I guess Records are not used that much as the need for raw speed isn’t always necessary, but when it is they do just fine.

christhekeele · December 31, 2021, 4:31am

:ets is definitely not the fit for really tight inner loops, as it has to copy data into the process every invocation. so probably slower than map lookups.

bartblast · December 31, 2021, 9:53am

I suggest to make a benchmark of :ets vs map passing. Once I had a case that I thought :ets wouldn’t fit well, but actually it sped up things x50. And it was a recursive parser passing a huge map. It’s always worth to confirm your assumptions with actual benchmarks.

bartblast · December 31, 2021, 9:57am

Another idea: is there any possibility of parallelization?

zevv · December 31, 2021, 12:32pm

Parallelization is not easy, as this is a parser generator that works on a linear input string of a possible recursive nature.

The grammar allows for an “ordered choice” operation though, where the parser will backtrack on the first option if it fails and continue on the next; it might be possible to do some kind of opportunistic parallelization here by parsing the different branches of the choice, but that would likely add a lot more complexity than I’m willing to put in for now.

aegatlin · January 4, 2022, 12:57am

From the docs on Records:

In Elixir, records are used mostly in two situations:

to work with short, internal data

to interface with Erlang records

I don’t see any mention elsewhere in the docs about how Records are more performant than maps in certain situations. How did people know to suggest this as performant alternative?

dimitarvp · January 4, 2022, 1:07am

Because “records” are just tuples, which are statically allocated low-level arrays with fixed size.

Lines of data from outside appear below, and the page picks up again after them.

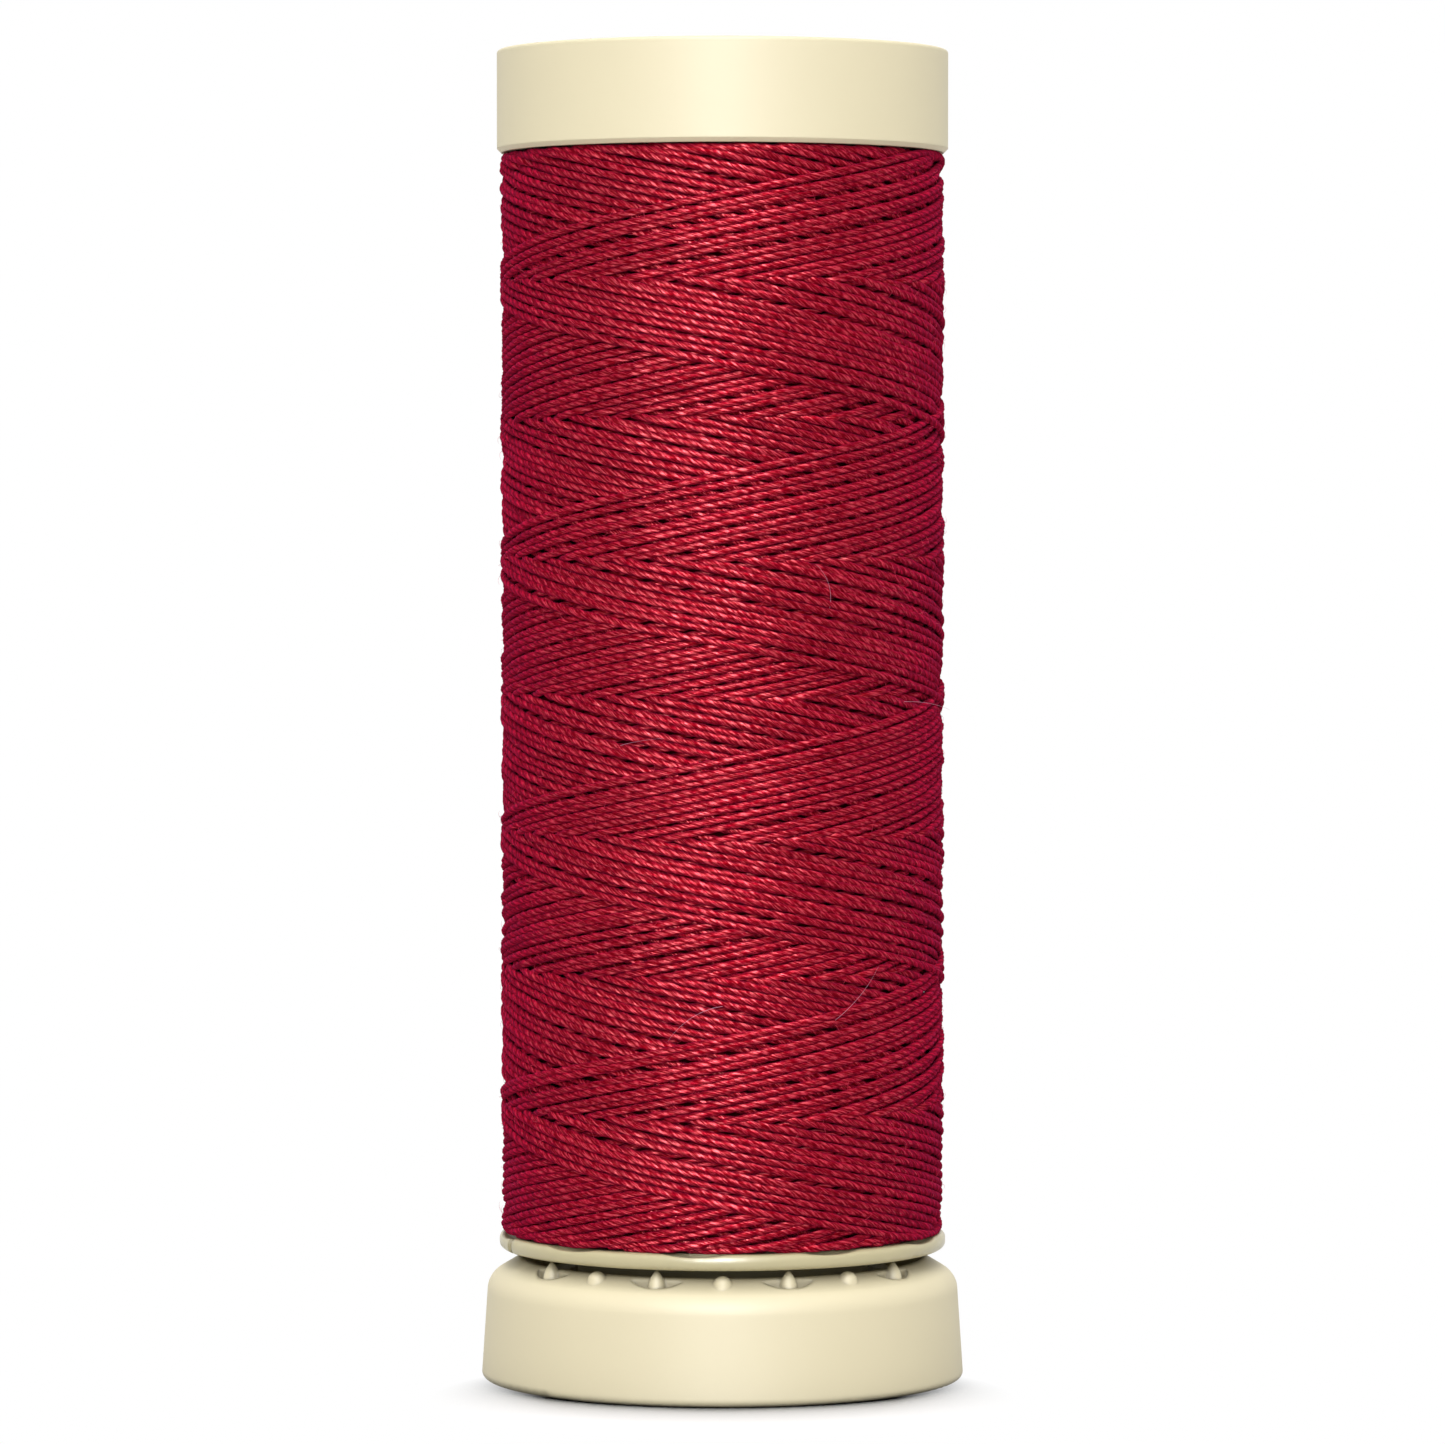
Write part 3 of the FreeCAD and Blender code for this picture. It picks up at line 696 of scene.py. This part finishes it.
# %% Colour of the thread
CRIMSON_DEEP, CRIMSON_BRIGHT, CRIMSON_GROOVE = "#72020F", "#C81538", "#74020C"
DYE_THIN, DYE_FULL = (0.86, 0.86, 0.86, 1), (1.1, 1.1, 1.1, 1)
FIBRE_DEEP, FIBRE_BRIGHT = 0.38, 0.62  # levels of the fibre pattern
STRETCH_THIN, STRETCH_FULL = 0.3, 0.7  # levels of the dye pattern


def thread_colour(tree, patterns, groove):
    lit = add(
        tree,
        "MapRange",
        {"Value": patterns["fibre"], "From Min": FIBRE_DEEP, "From Max": FIBRE_BRIGHT},
    ).outputs[0]
    red = add(
        tree,
        "Mix",
        {0: lit, 6: linear(CRIMSON_DEEP), 7: linear(CRIMSON_BRIGHT)},
        data_type="RGBA",
    ).outputs[2]
    depth = add(
        tree,
        "MapRange",
        {"Value": patterns["dye"], "From Min": STRETCH_THIN, "From Max": STRETCH_FULL},
    ).outputs[0]
    dyed = add(tree, "Mix", {0: depth, 6: DYE_THIN, 7: DYE_FULL}, data_type="RGBA").outputs[2]
    tinted = add(
        tree, "Mix", {0: 1.0, 6: red, 7: dyed}, data_type="RGBA", blend_type="MULTIPLY"
    ).outputs[2]
    return add(
        tree, "Mix", {0: groove, 6: tinted, 7: linear(CRIMSON_GROOVE)}, data_type="RGBA"
    ).outputs[2]


print("thread colours:", CRIMSON_DEEP, CRIMSON_BRIGHT, CRIMSON_GROOVE)

# %% [markdown]
# ## Spun polyester: gloss
#
# Polyester fibres are smooth rods, so they shine like silk: a broad streak across the way they lie,
# which an anisotropic highlight gives, broken into flecks, because only some fibres catch the light.
# Only where a strand faces us are its fibres in order. Towards its edges they stand on end, the gloss
# goes, and a faint plum-coloured sheen of fuzz is left.

# %% Gloss of the thread
FACING_FROM, FACING_TO = 0.15, 0.5  # how edge-on a strand is where its gloss starts to go, and ends
FLECKS_FROM, FLECKS_TO, FLECKS = 0.48, 0.62, 1.5  # levels of the fibre pattern, and the highlight
SILKINESS = 0.28


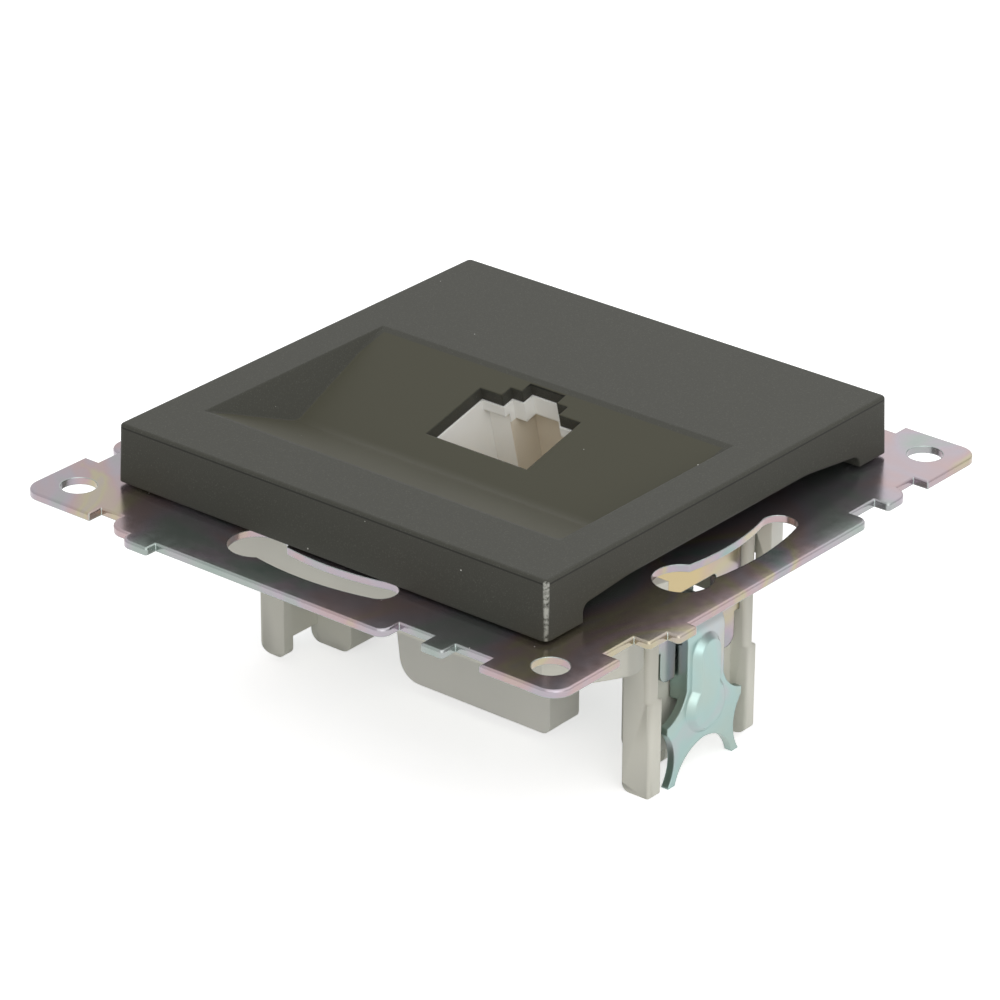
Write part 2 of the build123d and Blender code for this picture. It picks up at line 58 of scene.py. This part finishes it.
mergeGap = 0.000002   # closer points than this are one point in a merged copy


# sRGB hex to the linear colour that shaders take
def srgb(code):
    parts = [int(code[i:i + 2], 16) / 255 for i in (0, 2, 4)]
    linear = [c / 12.92 if c <= 0.04045 else ((c + 0.055) / 1.055) ** 2.4 for c in parts]
    return (*linear, 1.0)


# a node or an output is linked to its socket, and anything else is set on it
def feed(tree, node, inputs):
    for key, value in inputs.items():
        if isinstance(value, bpy.types.Node):
            value = next(output for output in value.outputs if output.enabled)
        if isinstance(value, bpy.types.NodeSocket):
            tree.links.new(value, node.inputs[key])
        else:
            node.inputs[key].default_value = value


# adds a node with its settings and feeds its sockets; stops are the places and colours of a ramp
def addNode(tree, kind, settings=None, inputs=None):
    made = tree.nodes.new(kind)
    for key, value in (settings or {}).items():
        if key != "stops":
            setattr(made, key, value)
            continue
        band = made.color_ramp.elements
        while len(band) > 1:
            band.remove(band[0])
        band[0].position, band[0].color = value[0][0], srgb(value[0][1])
        for place, code in value[1:]:
            band.new(place).color = srgb(code)
    feed(tree, made, inputs or {})
    return made


def newMaterial(name):
    made = bpy.data.materials.new(name)
    made.use_nodes = True
    tree = made.node_tree
    coordinates = addNode(tree, "ShaderNodeTexCoord").outputs["Object"]
    return made, tree, tree.nodes["Principled BSDF"], coordinates


# 1 for what the camera sees, straight or in metal or glass, and 0 for the light that reaches the object
def seenDirectly(tree):
    rays = addNode(tree, "ShaderNodeLightPath").outputs
    straight = addNode(tree, "ShaderNodeMath", {"operation": "MAXIMUM"},
                       {0: rays["Is Camera Ray"], 1: rays["Is Transmission Ray"]})
    return addNode(tree, "ShaderNodeMath", {"operation": "MAXIMUM"}, {0: straight, 1: rays["Is Glossy Ray"]})


print("camera")
# long lens, a little over half a metre away, fitted to the ring's corners and the cover
view = {"azimuth": 39.166, "elevation": 25.82, "roll": 0.381, "distance": 520.895,
        "focal": 5108.6, "across": -0.509, "upward": -3.111,
        "frame": 1000, "sensor": 36, "near": 0.01}
azimuth, elevation, roll = (math.radians(view[k]) for k in ("azimuth", "elevation", "roll"))
back = Vector((math.sin(azimuth) * math.cos(elevation), -math.cos(azimuth) * math.cos(elevation),
               math.sin(elevation)))
right = Vector((0, 0, 1)).cross(back).normalized()
upward = back.cross(right)
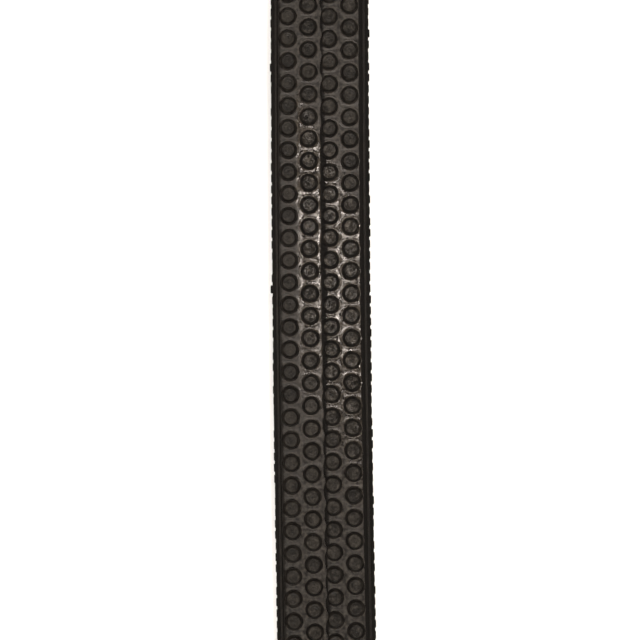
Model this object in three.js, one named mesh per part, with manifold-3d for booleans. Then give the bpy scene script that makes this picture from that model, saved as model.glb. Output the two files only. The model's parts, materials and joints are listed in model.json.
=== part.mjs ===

You really can’t get any faster than making your CPU fetch data from e.g. address 0x0100 plus an offset (say element number 3), especially if the tuple / array is allocated on the stack and not on the heap.

Maps on the other hand are higher-level structures that do either a bit more complex lookups or are walking a singly-linked list (which is what Erlang’s / Elixir’s lists are), which has O(n) complexity. Hash map lookup theoretically has little smaller complexity and is thus a bit faster but it still can’t beat direct pointer access.

al2o3cr · January 4, 2022, 1:39am

OP stated that map updates & lookups were showing up as hotspots:

Records are close to structs ergonomically (versus bare tuples accessed by elem/2 or pattern-matching) and (as @dimitarvp points out) they involve simpler data structures that are likely to be fast-ish.

They aren’t guaranteed to be faster - imagine a corner-case like a struct with 10000 fields; copying the whole tuple to update a record could get expensive versus updating a map with structural sharing.

ambareesha7 · January 4, 2022, 2:08am

gist.github.com

https://gist.github.com/PJUllrich/4cd3d8e2e8c9170b560e5a501c13c9f3

big-o.md

# Big-O Time Complexities for Elixir data structures

## Map [[1]](https://hexdocs.pm/elixir/1.12/Map.html)

| Operation | Time Complexity |
| --------- | ---  |
| Access    | `O(log n)` |
| Search    | `O(log n)` |
| Insertion | `O(n)` for < 32 elements, `O(log n)` for >= 32 elements [[2]](https://stackoverflow.com/questions/38386314/why-elixirs-mapset-becomes-unordered-after-32-elements/38387520#38387520) |
| Deletion  | `O(n)` for < 32 elements, `O(log n)` for >= 32 elements |

This file has been truncated. show original

This may help you to understand time complexity for certain data structure

buro · January 4, 2022, 9:30am

Hello everybody,

here a post about Elixir optimization, the author, in one of many steps, quote and use :ets to improve performance. Hope it will be useful.

https://blog.jola.dev/elixir-string-processing-optimization

msz · January 4, 2022, 1:05pm

The comments so far are all about performance, and I think the complexity question is also worth addressing.

If you used a map of things and easily unpacked them into separate arguments of the function, then you just decreased the complexity of your code, not increased it. It meant that they really were separate arguments all along, and packing them into a map was an unnecessary layer of indirection, which increased complexity.

Yes, the code might now be looking uglier, but that’s only because you exposed a problem, not introduced it. It might be a bit more cumbersome working with it, and that’s good - it applies pressure to solve this problem properly by understanding and refining your arguments into a smaller set of better defined concepts.

LostKobrakai · January 4, 2022, 1:28pm

If that would be as universally true as you make it sound nobody on elixir should use structs, given they’re a fixed length/keyed container. We could just pass around their individual field values everywhere. I wouldn’t want to work in such a codebase.

msz · January 4, 2022, 2:34pm

I am actually suggesting using structs! Structs are the best way to represent well thought out concepts in Elixir and create modules around them.

What I’m suggesting against is packing several distinct things passed into a function into an ad-hoc map just to make passing them easier. From the fact that OP seemed to have unpacked his map into distinct arguments pretty easily, it sounded that was the case. Though I might be wrong of course!

dimitarvp · January 4, 2022, 3:37pm

Agreed! People put a ton of stuff in random maps and pretend it’s how it should be. 90% of the places I seen it (in Elixir codebases) is just somebody saying “feck it, I don’t want big function argument lists”.